*Exercise description*
Give the listing again in full, exactly as written.

*Dataset section*
______

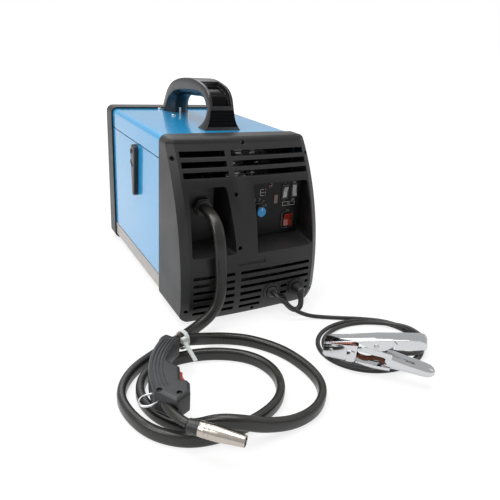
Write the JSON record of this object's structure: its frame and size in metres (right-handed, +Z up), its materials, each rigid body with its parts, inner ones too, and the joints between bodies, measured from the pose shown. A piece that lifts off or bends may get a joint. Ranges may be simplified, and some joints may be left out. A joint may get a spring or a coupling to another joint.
{
  "type": "portable mig welder",
  "caption": "Compact portable wire-feed welder in a sheet-metal case with moulded bezels, carry handle, side door, torch on its hose and an earth clamp on its cable.",
  "frame": {"origin": "on the floor under the middle of the cabinet", "axes": "controls face -Y, cabinet length along Y, hinged door on -X, +Z up"},
  "size_m": [0.4691, 0.7083, 0.3433],
  "materials": {
    "bezel_plastic": "textured dark grey moulded plastic",
    "black_plastic": "black moulded plastic",
    "grey_paint": "light grey powder coat",
    "blue_paint": "glossy sky blue enamel",
    "zinc": "zinc plated steel",
    "chrome": "bright plated steel",
    "aluminium": "plain aluminium",
    "copper": "copper",
    "brass": "plain brass",
    "rubber": "black rubber",
    "white_plastic": "white nylon",
    "grey_plastic": "light grey plastic",
    "red_plastic": "red plastic",
    "red_lens": "red translucent lens",
    "iron": "varnished core steel",
    "board": "green circuit board",
    "steel_wire": "copper coated wire"
  },
  "bodies": {
    "cabinet": {"base_pan": "grey_paint", "bezel_screws": "zinc", "cable_plugs": "rubber", "cable_tie": "white_plastic", "carry_handle": "bezel_plastic", "changeover_lead": "rubber", "clamp_jaw_lower": "copper", "clamp_lower_arm": "chrome", "clamp_pins": "zinc", "clamp_spring": "zinc", "contact_tip": "copper", "control_board": "board", "control_plate": "black_plastic", "cover": "blue_paint", "divider_wall": "zinc", "earth_cable": "rubber", "earth_cable_tail": "rubber", "earth_coil": "rubber", "fan_frame": "black_plastic", "feeder_plate": "aluminium", "front_bezel": "bezel_plastic", "gas_nozzle": "chrome", "gas_valve": "brass", "gear_motor": "zinc", "hinge_rod": "zinc", "indicator_lamp": "red_lens", "mains_gland": "black_plastic", "neck_collar": "black_plastic", "output_choke": "iron", "output_sockets": "black_plastic", "rear_bezel": "bezel_plastic", "rectifier": "aluminium", "rubber_feet": "rubber", "spool_spindle": "grey_plastic", "switch_housings": "black_plastic", "top_screws": "chrome", "torch_gland": "brass", "torch_grip_lower": "black_plastic", "torch_grip_upper": "black_plastic", "torch_hook": "chrome", "torch_hose": "rubber", "torch_neck": "brass", "transformer_coils": "copper", "transformer_core": "iron"},
    "door": {"door_panel": "blue_paint"},
    "latch": {"door_latch": "black_plastic"},
    "speed_dial": {"speed_knob": "black_plastic"},
    "selector_a": {"selector_rocker_1": "grey_plastic"},
    "selector_b": {"selector_rocker_2": "grey_plastic"},
    "power_switch": {"power_rocker": "red_lens"},
    "trigger": {"torch_trigger": "red_plastic"},
    "clamp_arm": {"clamp_upper_arm": "zinc", "clamp_jaw_upper": "copper"},
    "spool": {"wire_spool": "black_plastic", "wire_coil": "steel_wire"},
    "drive": {"drive_roll": "chrome"},
    "tension_arm": {"pressure_arm": "black_plastic"},
    "idler": {"pressure_roll": "chrome"},
    "tension_screw": {"tension_knob": "red_plastic"},
    "fan": {"fan_rotor": "black_plastic"}
  },
  "joints": [
    {"name": "door_swing", "type": "hinge", "parent": "cabinet", "child": "door", "pos_m": [-0.1131, 0, 0.0445], "axis": [0, -1, 0], "range_deg": [0, 95]},
    {"name": "latch_turn", "type": "hinge", "parent": "door", "child": "latch", "pos_m": [-0.12, 0.019, 0.222], "axis": [1, 0, 0], "range_deg": [0, 90]},
    {"name": "speed_turn", "type": "hinge", "parent": "cabinet", "child": "speed_dial", "pos_m": [0.0225, -0.16, 0.162], "axis": [0, 1, 0], "range_deg": [0, 270]},
    {"name": "selector_a_rock", "type": "hinge", "parent": "cabinet", "child": "selector_a", "pos_m": [0.073, -0.16, 0.187], "axis": [-1, 0, 0], "range_deg": [0, 20]},
    {"name": "selector_b_rock", "type": "hinge", "parent": "cabinet", "child": "selector_b", "pos_m": [0.0905, -0.16, 0.188], "axis": [1, 0, 0], "range_deg": [0, 20]},
    {"name": "power_rock", "type": "hinge", "parent": "cabinet", "child": "power_switch", "pos_m": [0.082, -0.16, 0.1395], "axis": [-1, 0, 0], "range_deg": [0, 20]},
    {"name": "trigger_pull", "type": "hinge", "parent": "cabinet", "child": "trigger", "pos_m": [-0.18367, -0.35443, 0.0343], "axis": [0, 0, -1], "range_deg": [0, 7], "stiffness_Nm_per_rad": 0.3},
    {"name": "clamp_open", "type": "hinge", "parent": "cabinet", "child": "clamp_arm", "pos_m": [0.08269, -0.40938, 0.0384], "axis": [0.745, 0.667, 0], "range_deg": [0, 15], "stiffness_Nm_per_rad": 2},
    {"name": "spool_turn", "type": "hinge", "parent": "cabinet", "child": "spool", "pos_m": [-0.075, 0.062, 0.14], "axis": [1, 0, 0], "continuous": true},
    {"name": "drive_turn", "type": "hinge", "parent": "cabinet", "child": "drive", "pos_m": [-0.034, -0.07, 0.15], "axis": [1, 0, 0], "continuous": true},
    {"name": "arm_lift", "type": "hinge", "parent": "cabinet", "child": "tension_arm", "pos_m": [-0.034, -0.046, 0.1808], "axis": [-1, 0, 0], "range_deg": [0, 60]},
    {"name": "idler_turn", "type": "hinge", "parent": "tension_arm", "child": "idler", "pos_m": [-0.034, -0.07, 0.1768], "axis": [1, 0, 0], "continuous": true},
    {"name": "tension_turn", "type": "hinge", "parent": "tension_arm", "child": "tension_screw", "pos_m": [-0.034, -0.094, 0.19], "axis": [0, 0, 1], "range_deg": [0, 720]},
    {"name": "fan_turn", "type": "hinge", "parent": "cabinet", "child": "fan", "pos_m": [0.048, 0.185, 0.14], "axis": [0, 1, 0], "continuous": true}
  ],
  "couplings": [
    {"joint": "idler_turn", "follows": "drive_turn", "ratio": -1.3636}
  ]
}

______

*Expected output*
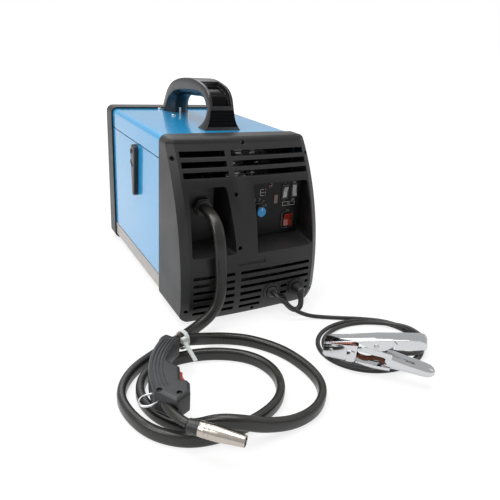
Write the JSON record of this object's structure: its frame and size in metres (right-handed, +Z up), its materials, each rigid body with its parts, inner ones too, and the joints between bodies, measured from the pose shown. A piece that lifts off or bends may get a joint. Ranges may be simplified, and some joints may be left out. A joint may get a spring or a coupling to another joint.
{
  "type": "portable mig welder",
  "caption": "Compact portable wire-feed welder in a sheet-metal case with moulded bezels, carry handle, side door, torch on its hose and an earth clamp on its cable.",
  "frame": {"origin": "on the floor under the middle of the cabinet", "axes": "controls face -Y, cabinet length along Y, hinged door on -X, +Z up"},
  "size_m": [0.4691, 0.7083, 0.3433],
  "materials": {
    "bezel_plastic": "textured dark grey moulded plastic",
    "black_plastic": "black moulded plastic",
    "grey_paint": "light grey powder coat",
    "blue_paint": "glossy sky blue enamel",
    "zinc": "zinc plated steel",
    "chrome": "bright plated steel",
    "aluminium": "plain aluminium",
    "copper": "copper",
    "brass": "plain brass",
    "rubber": "black rubber",
    "white_plastic": "white nylon",
    "grey_plastic": "light grey plastic",
    "red_plastic": "red plastic",
    "red_lens": "red translucent lens",
    "iron": "varnished core steel",
    "board": "green circuit board",
    "steel_wire": "copper coated wire"
  },
  "bodies": {
    "cabinet": {"base_pan": "grey_paint", "bezel_screws": "zinc", "cable_plugs": "rubber", "cable_tie": "white_plastic", "carry_handle": "bezel_plastic", "changeover_lead": "rubber", "clamp_jaw_lower": "copper", "clamp_lower_arm": "chrome", "clamp_pins": "zinc", "clamp_spring": "zinc", "contact_tip": "copper", "control_board": "board", "control_plate": "black_plastic", "cover": "blue_paint", "divider_wall": "zinc", "earth_cable": "rubber", "earth_cable_tail": "rubber", "earth_coil": "rubber", "fan_frame": "black_plastic", "feeder_plate": "aluminium", "front_bezel": "bezel_plastic", "gas_nozzle": "chrome", "gas_valve": "brass", "gear_motor": "zinc", "hinge_rod": "zinc", "indicator_lamp": "red_lens", "mains_gland": "black_plastic", "neck_collar": "black_plastic", "output_choke": "iron", "output_sockets": "black_plastic", "rear_bezel": "bezel_plastic", "rectifier": "aluminium", "rubber_feet": "rubber", "spool_spindle": "grey_plastic", "switch_housings": "black_plastic", "top_screws": "chrome", "torch_gland": "brass", "torch_grip_lower": "black_plastic", "torch_grip_upper": "black_plastic", "torch_hook": "chrome", "torch_hose": "rubber", "torch_neck": "brass", "transformer_coils": "copper", "transformer_core": "iron"},
    "door": {"door_panel": "blue_paint"},
    "latch": {"door_latch": "black_plastic"},
    "speed_dial": {"speed_knob": "black_plastic"},
    "selector_a": {"selector_rocker_1": "grey_plastic"},
    "selector_b": {"selector_rocker_2": "grey_plastic"},
    "power_switch": {"power_rocker": "red_lens"},
    "trigger": {"torch_trigger": "red_plastic"},
    "clamp_arm": {"clamp_upper_arm": "zinc", "clamp_jaw_upper": "copper"},
    "spool": {"wire_spool": "black_plastic", "wire_coil": "steel_wire"},
    "drive": {"drive_roll": "chrome"},
    "tension_arm": {"pressure_arm": "black_plastic"},
    "idler": {"pressure_roll": "chrome"},
    "tension_screw": {"tension_knob": "red_plastic"},
    "fan": {"fan_rotor": "black_plastic"}
  },
  "joints": [
    {"name": "door_swing", "type": "hinge", "parent": "cabinet", "child": "door", "pos_m": [-0.1131, 0, 0.0445], "axis": [0, -1, 0], "range_deg": [0, 95]},
    {"name": "latch_turn", "type": "hinge", "parent": "door", "child": "latch", "pos_m": [-0.12, 0.019, 0.222], "axis": [1, 0, 0], "range_deg": [0, 90]},
    {"name": "speed_turn", "type": "hinge", "parent": "cabinet", "child": "speed_dial", "pos_m": [0.0225, -0.16, 0.162], "axis": [0, 1, 0], "range_deg": [0, 270]},
    {"name": "selector_a_rock", "type": "hinge", "parent": "cabinet", "child": "selector_a", "pos_m": [0.073, -0.16, 0.187], "axis": [-1, 0, 0], "range_deg": [0, 20]},
    {"name": "selector_b_rock", "type": "hinge", "parent": "cabinet", "child": "selector_b", "pos_m": [0.0905, -0.16, 0.188], "axis": [1, 0, 0], "range_deg": [0, 20]},
    {"name": "power_rock", "type": "hinge", "parent": "cabinet", "child": "power_switch", "pos_m": [0.082, -0.16, 0.1395], "axis": [-1, 0, 0], "range_deg": [0, 20]},
    {"name": "trigger_pull", "type": "hinge", "parent": "cabinet", "child": "trigger", "pos_m": [-0.18367, -0.35443, 0.0343], "axis": [0, 0, -1], "range_deg": [0, 7], "stiffness_Nm_per_rad": 0.3},
    {"name": "clamp_open", "type": "hinge", "parent": "cabinet", "child": "clamp_arm", "pos_m": [0.08269, -0.40938, 0.0384], "axis": [0.745, 0.667, 0], "range_deg": [0, 15], "stiffness_Nm_per_rad": 2},
    {"name": "spool_turn", "type": "hinge", "parent": "cabinet", "child": "spool", "pos_m": [-0.075, 0.062, 0.14], "axis": [1, 0, 0], "continuous": true},
    {"name": "drive_turn", "type": "hinge", "parent": "cabinet", "child": "drive", "pos_m": [-0.034, -0.07, 0.15], "axis": [1, 0, 0], "continuous": true},
    {"name": "arm_lift", "type": "hinge", "parent": "cabinet", "child": "tension_arm", "pos_m": [-0.034, -0.046, 0.1808], "axis": [-1, 0, 0], "range_deg": [0, 60]},
    {"name": "idler_turn", "type": "hinge", "parent": "tension_arm", "child": "idler", "pos_m": [-0.034, -0.07, 0.1768], "axis": [1, 0, 0], "continuous": true},
    {"name": "tension_turn", "type": "hinge", "parent": "tension_arm", "child": "tension_screw", "pos_m": [-0.034, -0.094, 0.19], "axis": [0, 0, 1], "range_deg": [0, 720]},
    {"name": "fan_turn", "type": "hinge", "parent": "cabinet", "child": "fan", "pos_m": [0.048, 0.185, 0.14], "axis": [0, 1, 0], "continuous": true}
  ],
  "couplings": [
    {"joint": "idler_turn", "follows": "drive_turn", "ratio": -1.3636}
  ]
}